The goal of the variance stipulation is for BLM and a particular state to receive the same information, he said.

"This is clearly a duplication of effort that forces operators to comply with two regulatory agencies," Watson said.

He also noted the possibility of varying interpretations by federal and state officials, which could cause more uncertainty. BLM has staff working in multiple field offices while the Wyoming Oil and Gas Conservation Commission has one office.

No incentives for states

When John A. Barrasso (R-Wyo.), the subcommittee's chairman, asked Watson if Wyoming planned to apply for a variance, Watson said there was no incentive to do so.

Kornze said federal requirements are necessary because only about half of the 32 states having potential for oil and gas development on public lands already have their own fracturing regulations.

"Those rules vary widely from state to state," Kornze said. BLM developed the variance provision to recognize instances where state and tribal requirements exceed its rules and ensure the more stringent regulations would be applied, he said.

But Barrasso and two other Republican committee members from western states asked Kornze if this all was an indication that federal fracturing regulation simply isn't necessary when states already have their own strong enforcement regimes.

"I've got concerns," said Sen. Mike Lee (Utah). "This looks to me like a solution in search of a problem."

Montana updated its fracturing rules in 2011, Sen. Steve Daines (Mont.) told Kornze. "In fact, we have some of the most robust disclosure rules in the country."

Kornze said if Montana's rule is stronger than BLM's, it would be the one that is used.

"Some states are ahead of us," Kornze said on fracturing rule updates. "Some are behind us. For Montana, you could say this is not an onerous, but a common sense, rule that dovetails with your regulations." Daines said many Montanans would not believe this.

Producers face restrictions

Kathleen Sgamma, vice-president of government and public affairs at the Western Energy Alliance in Denver, said the fracturing rule continues a pattern of mounting restrictions and revisions that are driving producers from federal onshore acreage.

"The actions of [the US Department of the Interior] over the last several years lead us to the conclusion that the real goal is to discourage responsible energy development on federal lands, pushing it to adjacent private and state lands or to areas of the country that are not predominated by public lands," said Sgamma.

She said policies enacted in the last several years having that effect include:

• "Reforms" which add years to the leasing process, such as longer processing requirements, master leasing plans, and the discontinuation of statewide lease sales.

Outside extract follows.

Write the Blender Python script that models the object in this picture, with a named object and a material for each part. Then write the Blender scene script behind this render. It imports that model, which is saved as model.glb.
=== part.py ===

• Land-planning restrictions more excessive than what is required to protect cultural, wildlife, land values, and other resources "to the point where it becomes nearly impossible to find a time in the year where development can actually occur."

• Stalled National Environmental Policy Act project analyses, with only three major oil and gas projects approved in 7 years and many projects languishing while in NEPA analysis.

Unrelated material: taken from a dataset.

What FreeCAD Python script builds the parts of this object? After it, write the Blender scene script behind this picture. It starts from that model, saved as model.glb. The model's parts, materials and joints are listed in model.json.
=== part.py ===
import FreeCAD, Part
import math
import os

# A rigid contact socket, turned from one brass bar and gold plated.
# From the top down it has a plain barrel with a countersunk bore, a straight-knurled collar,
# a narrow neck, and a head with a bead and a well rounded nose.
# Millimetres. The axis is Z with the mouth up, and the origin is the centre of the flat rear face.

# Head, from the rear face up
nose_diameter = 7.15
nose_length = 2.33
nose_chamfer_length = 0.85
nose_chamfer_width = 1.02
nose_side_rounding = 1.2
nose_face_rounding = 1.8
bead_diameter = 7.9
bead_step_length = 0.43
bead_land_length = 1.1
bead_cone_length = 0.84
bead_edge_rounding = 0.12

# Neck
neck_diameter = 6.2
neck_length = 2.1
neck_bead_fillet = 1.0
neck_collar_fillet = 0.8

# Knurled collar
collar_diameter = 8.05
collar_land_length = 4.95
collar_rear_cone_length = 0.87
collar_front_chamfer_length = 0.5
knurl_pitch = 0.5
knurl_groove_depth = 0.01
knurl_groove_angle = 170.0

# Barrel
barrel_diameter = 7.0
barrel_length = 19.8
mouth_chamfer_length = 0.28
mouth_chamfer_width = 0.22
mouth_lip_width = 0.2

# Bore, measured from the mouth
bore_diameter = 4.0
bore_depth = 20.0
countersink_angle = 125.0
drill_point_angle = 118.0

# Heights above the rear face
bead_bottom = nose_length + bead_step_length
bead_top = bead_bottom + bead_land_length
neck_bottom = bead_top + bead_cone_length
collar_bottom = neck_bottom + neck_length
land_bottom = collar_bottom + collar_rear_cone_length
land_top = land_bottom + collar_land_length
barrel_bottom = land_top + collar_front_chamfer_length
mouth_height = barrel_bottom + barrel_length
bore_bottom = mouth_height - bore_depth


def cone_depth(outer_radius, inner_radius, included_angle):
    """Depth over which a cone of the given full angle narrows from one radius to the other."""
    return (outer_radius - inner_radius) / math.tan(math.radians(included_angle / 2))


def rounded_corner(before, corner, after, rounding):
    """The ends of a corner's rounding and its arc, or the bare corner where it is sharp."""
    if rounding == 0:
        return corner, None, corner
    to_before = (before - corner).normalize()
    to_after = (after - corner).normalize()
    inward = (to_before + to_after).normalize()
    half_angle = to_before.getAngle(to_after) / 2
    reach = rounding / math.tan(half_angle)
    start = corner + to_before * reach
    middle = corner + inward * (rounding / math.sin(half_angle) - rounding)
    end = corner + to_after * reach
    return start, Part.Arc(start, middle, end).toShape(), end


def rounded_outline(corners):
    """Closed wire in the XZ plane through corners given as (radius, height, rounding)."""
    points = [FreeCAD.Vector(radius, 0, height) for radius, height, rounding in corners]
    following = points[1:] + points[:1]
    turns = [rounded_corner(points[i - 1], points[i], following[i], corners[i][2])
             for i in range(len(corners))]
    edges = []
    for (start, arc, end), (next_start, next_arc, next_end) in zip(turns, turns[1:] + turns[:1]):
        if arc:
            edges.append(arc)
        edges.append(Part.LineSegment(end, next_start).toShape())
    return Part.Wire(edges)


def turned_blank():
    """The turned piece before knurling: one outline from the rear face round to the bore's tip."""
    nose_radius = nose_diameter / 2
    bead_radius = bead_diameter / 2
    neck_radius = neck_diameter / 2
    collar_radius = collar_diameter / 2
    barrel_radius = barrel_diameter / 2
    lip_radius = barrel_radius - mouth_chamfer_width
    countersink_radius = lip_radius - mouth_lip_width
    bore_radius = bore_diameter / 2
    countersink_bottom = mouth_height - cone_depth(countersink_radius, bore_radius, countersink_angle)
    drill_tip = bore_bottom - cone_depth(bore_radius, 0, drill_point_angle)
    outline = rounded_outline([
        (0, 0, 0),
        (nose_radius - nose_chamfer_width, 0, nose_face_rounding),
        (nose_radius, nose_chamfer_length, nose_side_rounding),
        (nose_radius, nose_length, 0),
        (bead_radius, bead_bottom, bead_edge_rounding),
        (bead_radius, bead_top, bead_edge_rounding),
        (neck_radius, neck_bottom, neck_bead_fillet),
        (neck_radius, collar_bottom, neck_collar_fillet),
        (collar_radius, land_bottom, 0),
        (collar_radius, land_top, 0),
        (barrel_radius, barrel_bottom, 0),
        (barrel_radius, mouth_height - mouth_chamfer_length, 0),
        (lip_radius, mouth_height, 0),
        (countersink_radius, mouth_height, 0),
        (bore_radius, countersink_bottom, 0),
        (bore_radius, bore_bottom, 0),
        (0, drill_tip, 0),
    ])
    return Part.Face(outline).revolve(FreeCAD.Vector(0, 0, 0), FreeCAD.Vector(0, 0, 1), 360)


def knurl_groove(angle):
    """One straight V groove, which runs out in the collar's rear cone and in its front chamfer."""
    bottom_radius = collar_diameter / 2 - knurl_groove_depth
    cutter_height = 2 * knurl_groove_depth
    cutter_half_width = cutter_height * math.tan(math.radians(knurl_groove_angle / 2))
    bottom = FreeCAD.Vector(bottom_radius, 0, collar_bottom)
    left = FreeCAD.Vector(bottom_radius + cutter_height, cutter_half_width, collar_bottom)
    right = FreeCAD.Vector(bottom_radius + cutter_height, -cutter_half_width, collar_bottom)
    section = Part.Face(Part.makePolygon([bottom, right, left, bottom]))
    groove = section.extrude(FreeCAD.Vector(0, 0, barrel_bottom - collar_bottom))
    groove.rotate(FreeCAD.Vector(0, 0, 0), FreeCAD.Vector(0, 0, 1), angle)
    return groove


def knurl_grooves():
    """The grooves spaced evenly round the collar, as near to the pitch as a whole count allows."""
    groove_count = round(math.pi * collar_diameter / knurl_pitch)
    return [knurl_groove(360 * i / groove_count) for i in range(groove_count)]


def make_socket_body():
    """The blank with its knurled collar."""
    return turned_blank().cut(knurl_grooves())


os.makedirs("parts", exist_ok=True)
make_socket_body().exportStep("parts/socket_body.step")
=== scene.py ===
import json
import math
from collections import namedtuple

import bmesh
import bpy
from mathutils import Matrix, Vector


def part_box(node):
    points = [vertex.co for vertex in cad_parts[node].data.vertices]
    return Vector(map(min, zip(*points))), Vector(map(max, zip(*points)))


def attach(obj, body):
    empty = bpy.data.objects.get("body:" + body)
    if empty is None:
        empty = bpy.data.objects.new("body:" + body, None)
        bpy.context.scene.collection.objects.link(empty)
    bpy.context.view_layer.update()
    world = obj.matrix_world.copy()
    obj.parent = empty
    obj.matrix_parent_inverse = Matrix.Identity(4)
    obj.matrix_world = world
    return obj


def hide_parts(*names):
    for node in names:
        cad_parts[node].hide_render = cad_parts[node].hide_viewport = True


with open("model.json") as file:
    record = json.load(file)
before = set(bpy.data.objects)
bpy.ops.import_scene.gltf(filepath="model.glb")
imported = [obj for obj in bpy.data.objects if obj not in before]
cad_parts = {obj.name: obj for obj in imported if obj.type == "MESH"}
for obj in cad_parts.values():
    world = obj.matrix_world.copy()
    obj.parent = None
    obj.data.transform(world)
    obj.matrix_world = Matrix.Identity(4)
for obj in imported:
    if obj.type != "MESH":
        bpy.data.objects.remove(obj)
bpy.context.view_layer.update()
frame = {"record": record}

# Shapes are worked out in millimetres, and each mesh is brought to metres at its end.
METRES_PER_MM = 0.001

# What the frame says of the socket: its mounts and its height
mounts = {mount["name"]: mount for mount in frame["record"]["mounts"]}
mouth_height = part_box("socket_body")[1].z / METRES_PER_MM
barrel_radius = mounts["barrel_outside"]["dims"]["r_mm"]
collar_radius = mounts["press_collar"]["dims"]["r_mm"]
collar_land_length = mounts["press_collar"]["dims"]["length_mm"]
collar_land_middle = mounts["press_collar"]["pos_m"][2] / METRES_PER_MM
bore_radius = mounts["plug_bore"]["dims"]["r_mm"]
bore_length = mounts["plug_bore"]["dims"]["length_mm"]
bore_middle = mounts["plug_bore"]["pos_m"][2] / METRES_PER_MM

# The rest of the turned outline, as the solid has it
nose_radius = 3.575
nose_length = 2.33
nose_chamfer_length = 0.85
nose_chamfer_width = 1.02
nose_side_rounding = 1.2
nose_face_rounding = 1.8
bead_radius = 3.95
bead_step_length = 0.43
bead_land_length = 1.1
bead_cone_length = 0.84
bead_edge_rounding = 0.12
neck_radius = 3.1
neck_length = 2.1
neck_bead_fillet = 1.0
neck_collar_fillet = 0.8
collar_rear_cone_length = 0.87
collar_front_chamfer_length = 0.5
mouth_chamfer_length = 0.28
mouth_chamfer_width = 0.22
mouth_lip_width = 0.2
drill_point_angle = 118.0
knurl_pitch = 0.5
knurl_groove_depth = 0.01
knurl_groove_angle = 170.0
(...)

• Retroactive audits based on a completely new interpretation that disallows natural gas cost deductions, despite their support in statute and regulation.

• Management of another 12 million acres in the Arctic National Wildlife Refuge as wilderness, despite the fact that oil and gas development would disturb an infinitesimal proportion of the refuge.

• And initiation of a rulemaking to raise royalty, lease, civil penalty, and bonding rates.

"Besides declared policies, there is deliberate bureaucratic delay," Sgamma said. "In addition to general foot dragging, BLM field offices arbitrarily add ad hoc requirements onto the permitting process at the whim of individual BLM staff and with no basis in regulation."

These practices effectively drive producers from public lands, she said.

Two national oil and gas groups issued statements supporting Sgamma's comments.

American Petroleum Institute Upstream and Industry Operations Director Erik Milito said, "States with large areas controlled by BLM are especially hard hit by duplicative federal regulations, slow permitting, and limited access to public lands."

He suggested additional BLM rules could impose more costs and delay oil and gas development without improving on existing state and federal regulations.

This could slow economic growth and reduce jobs in New Mexico, Colorado, and Wyoming, Milito said.

The Independent Petroleum Association of America said BLM's fracturing rule could rob independents of the flexibility needed to ensure the small possible environmental footprint.

Daniel T. Naatz, IPAA vice-president of federal resources and political affairs, said BLM fracturing regulation "will further discourage energy development on federal lands owned by American taxpayers."

Duplicative federal mandates add burdensome new costs on independent producers, he said.

"The last thing the American people need right now is the federal government hindering good-paying jobs and stifling reliable US energy production," Naatz said.